清流の美声

きれぎれに瀬音混じりに初河鹿

狼像の前を台高山地を水源とする紀ノ川支流の高見川が流れている。

川としてはかなり上流に位置するのだがこのあたりは川幅も広くゆったりとした流れだ。しばらく散策してみると句材が限りないほどある。
著莪の花が乱れ咲いて沢から高見川になだれ込んでゆくかと思えば、沢水を引いた小流れの底にカワニナが点々とみられ蛍を予感するものがあったり、目の前の貯木場から崩れた材木が河原に散らかっていたり、橋の中ほどに立てばいかにもシーズン最初のような消え入るような、しかしはっきりと河鹿と分かる玉を転がすような美しい鳴き声が聞こえてきたり。さらに、河畔の木の新緑は透けて見えるほどまぶしく初々しい。

川の名前からして目の前にある大きな山はあの高見山ではないかと尋ねる人もいて、新緑の秘境を大いに楽しみながらの吟行第一歩である。

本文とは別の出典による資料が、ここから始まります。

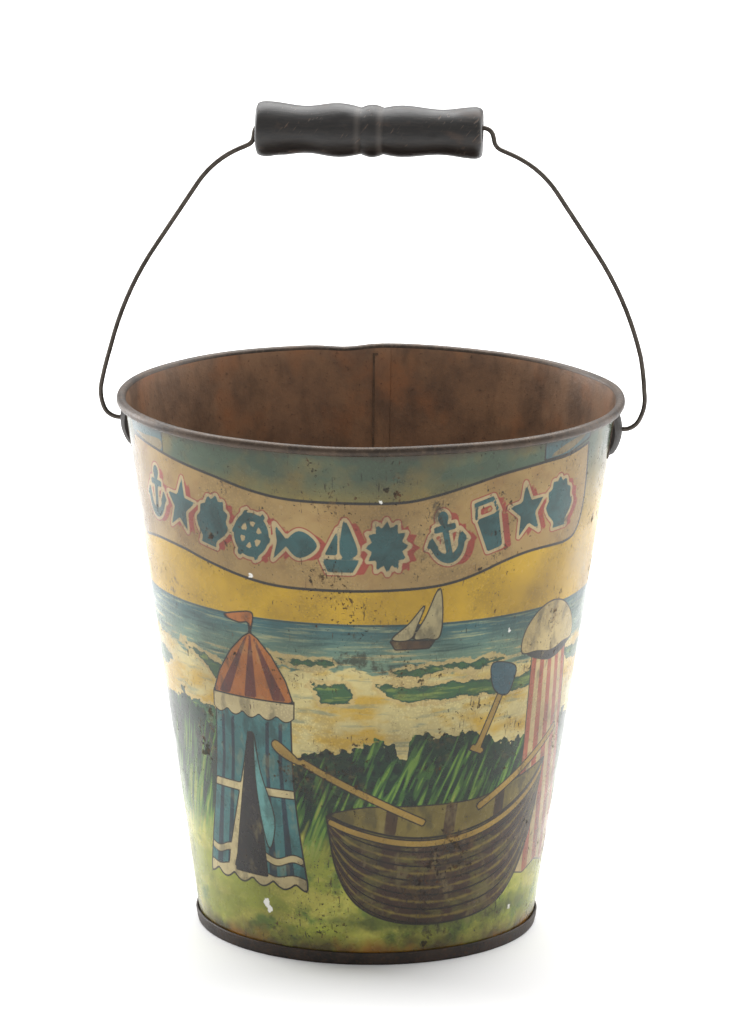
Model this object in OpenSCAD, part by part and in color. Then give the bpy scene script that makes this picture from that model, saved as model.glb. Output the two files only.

ここで30分ほど時間を過ごしたあと、次に句会場の天好園に向かう道は高見山を借景に夏桜が望めるというこの季節最高のロケーションではないだろうか。

自然児のフォルム

初夏や狼像の四肢の爪

東吉野村というのは、明治期日本狼が最後に見られた村だそうです。

若い雄だったそうですが、英人に買い取られ大英博物館の標本として保管されているとか。この標本をサンプルにした狼像が同村小川地区の高見川沿いに建立されていて、近くには山茶花主宰三村純也の句碑がある。

狼は亡び木霊ハ存ふる(おおかみはほろびこだまはながらうる) 三村純也

揚句はその狼像を詠んだものであるが、鋭く太い爪をしっかり大地に踏ん張り咆吼する姿が非常に美しいシルエットをみせている像である。

協定

春愁やかたぶきをりぬ家の守

春愁や思ふにまかせぬ家普請

傾いた格子戸

通りからこの家の見える表部分は今にも崩れそうな具合である。

かろうじて倒壊を免れているのは、この表側のもたれるのを家の残りの部分が支えているからだろう。町が重要建造物群保存地区に指定されているため、歴史的な町並み維持のために各家は定められた建築基準に従わなければならない。ただ、後継者のいる家はともかく、そうでない場合は外観を維持するだけでも大変な負担であることは想像に難くない。

景観維持

潜戸のみ付替へてあり燕来る

茶褐色の枠の中に白木のコントラストが目を引く。

長い年月馴染んだ玄関格子戸の潜り戸部分だけが真新しいのだ。町全体が建造物群保存地域になっているので、重要建造物に指定されてない民家であっても古い伝統を守るため、修理を加えながら街づくりに協力しているのだろう。

茶室跡で

椿守一輪活けて去りにけり

集落西の端に当時の様子をとどめる環濠が残されている。

内濠、中濠、外濠という3重に構成された堅固な要塞都市だったことが分かるのだが、訪れたとき落ち椿が壕一面に浮いており、蛙は鳴くは、羽化したばかりの水馬はいるはで、句材には事欠かない風情であった。
惣年寄だった今西家の茶室があったあたりは、壕に隣接した公園として提供され、杏、榎の初々しい芽が吹いたばかり。折良く公園管理を委嘱されている人がやって来られて、やおら公衆洗面所のペットボトルに、今を盛りに咲いているのを剪ってきた椿一輪を挿したとおもったらさっさと立ち去って行かれた。一連の動作はまるで毎日の日課でもあるように、挙措にまったくよどみがなく、何事もないがごとく済むのであった。

そんぼの柳

太子道柳芽吹ける蘇武井かな

環濠の東側飛鳥川沿いに、かつて集落の飲み水をまかなった井戸があった。

「蘇武井」(そぶい)と呼ばれる井戸は水清らかで日照りが続いても涸れることがなかったという。
聖徳太子が飛鳥と斑鳩を往復する道筋にあたっていたのだろうか、太子が駒をとめ給水されたとも伝わる古い井戸である。そばの石碑には「今井ソンボの朝水汲みは桶がもるやら涙やら」と歌の一節が刻まれており、毎朝水汲みをする苦労を歌っている。
一体は最近きれいに整備されて、井戸の傍らにあらたに柳が植栽されており、枝まで緑色した若い柳の芽がひときわ柔らかそうだった。井戸に柳というのは定番で、おそらくその昔も柳の枝が揺れる姿がみられたことだろう。

ちなみに、ここは自宅から飛鳥川伝いに飛鳥へ出る自転車道の道筋にあたっており、このあたりから川が東側におおきくカーブしながら飛鳥の里にのぼってゆく。